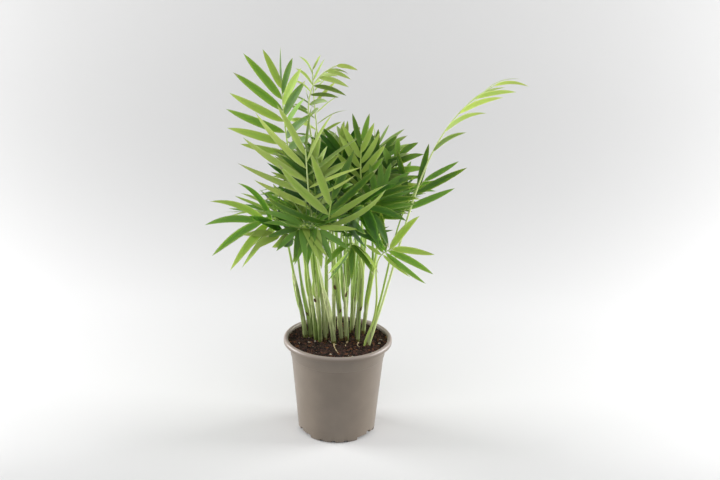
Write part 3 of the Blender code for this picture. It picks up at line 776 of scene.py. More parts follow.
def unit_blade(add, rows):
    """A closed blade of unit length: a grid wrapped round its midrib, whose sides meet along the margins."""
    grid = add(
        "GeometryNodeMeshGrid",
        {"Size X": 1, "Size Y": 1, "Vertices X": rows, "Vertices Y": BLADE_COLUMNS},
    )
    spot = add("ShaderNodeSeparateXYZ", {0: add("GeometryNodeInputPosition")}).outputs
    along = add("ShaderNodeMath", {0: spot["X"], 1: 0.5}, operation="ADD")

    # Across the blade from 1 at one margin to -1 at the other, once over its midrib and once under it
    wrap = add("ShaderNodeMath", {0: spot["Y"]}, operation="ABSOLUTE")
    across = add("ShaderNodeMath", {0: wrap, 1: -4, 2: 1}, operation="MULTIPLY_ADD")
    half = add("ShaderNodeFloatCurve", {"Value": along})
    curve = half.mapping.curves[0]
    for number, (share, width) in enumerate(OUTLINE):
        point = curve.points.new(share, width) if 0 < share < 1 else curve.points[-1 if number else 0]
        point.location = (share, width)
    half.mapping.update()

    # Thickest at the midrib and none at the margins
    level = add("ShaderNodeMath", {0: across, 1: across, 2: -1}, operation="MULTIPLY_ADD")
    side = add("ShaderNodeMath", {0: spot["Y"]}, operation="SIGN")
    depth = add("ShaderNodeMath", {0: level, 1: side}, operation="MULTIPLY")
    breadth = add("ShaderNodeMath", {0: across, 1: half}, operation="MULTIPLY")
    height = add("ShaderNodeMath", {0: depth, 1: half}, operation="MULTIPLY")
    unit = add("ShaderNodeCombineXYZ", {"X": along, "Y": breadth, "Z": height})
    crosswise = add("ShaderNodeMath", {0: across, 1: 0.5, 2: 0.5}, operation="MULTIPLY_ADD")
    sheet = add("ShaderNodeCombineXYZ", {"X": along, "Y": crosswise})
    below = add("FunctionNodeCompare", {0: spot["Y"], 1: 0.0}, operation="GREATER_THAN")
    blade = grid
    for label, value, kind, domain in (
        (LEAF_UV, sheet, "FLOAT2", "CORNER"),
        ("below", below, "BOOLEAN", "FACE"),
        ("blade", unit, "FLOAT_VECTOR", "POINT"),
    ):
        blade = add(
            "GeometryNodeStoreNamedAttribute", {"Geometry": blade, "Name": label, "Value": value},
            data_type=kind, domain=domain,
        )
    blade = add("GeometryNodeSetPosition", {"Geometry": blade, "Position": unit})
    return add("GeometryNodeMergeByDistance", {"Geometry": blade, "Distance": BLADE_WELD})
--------
Your instructions –
Beginning at the top of the data, extract each line through the line containing "half.mapping.update()" and return those lines exactly, with nothing added.

Response to the exercise –
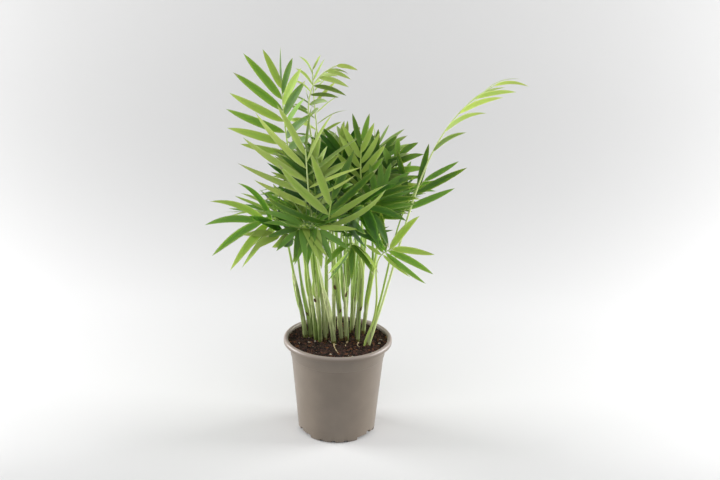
Write part 3 of the Blender code for this picture. It picks up at line 776 of scene.py. More parts follow.
def unit_blade(add, rows):
    """A closed blade of unit length: a grid wrapped round its midrib, whose sides meet along the margins."""
    grid = add(
        "GeometryNodeMeshGrid",
        {"Size X": 1, "Size Y": 1, "Vertices X": rows, "Vertices Y": BLADE_COLUMNS},
    )
    spot = add("ShaderNodeSeparateXYZ", {0: add("GeometryNodeInputPosition")}).outputs
    along = add("ShaderNodeMath", {0: spot["X"], 1: 0.5}, operation="ADD")

    # Across the blade from 1 at one margin to -1 at the other, once over its midrib and once under it
    wrap = add("ShaderNodeMath", {0: spot["Y"]}, operation="ABSOLUTE")
    across = add("ShaderNodeMath", {0: wrap, 1: -4, 2: 1}, operation="MULTIPLY_ADD")
    half = add("ShaderNodeFloatCurve", {"Value": along})
    curve = half.mapping.curves[0]
    for number, (share, width) in enumerate(OUTLINE):
        point = curve.points.new(share, width) if 0 < share < 1 else curve.points[-1 if number else 0]
        point.location = (share, width)
    half.mapping.update()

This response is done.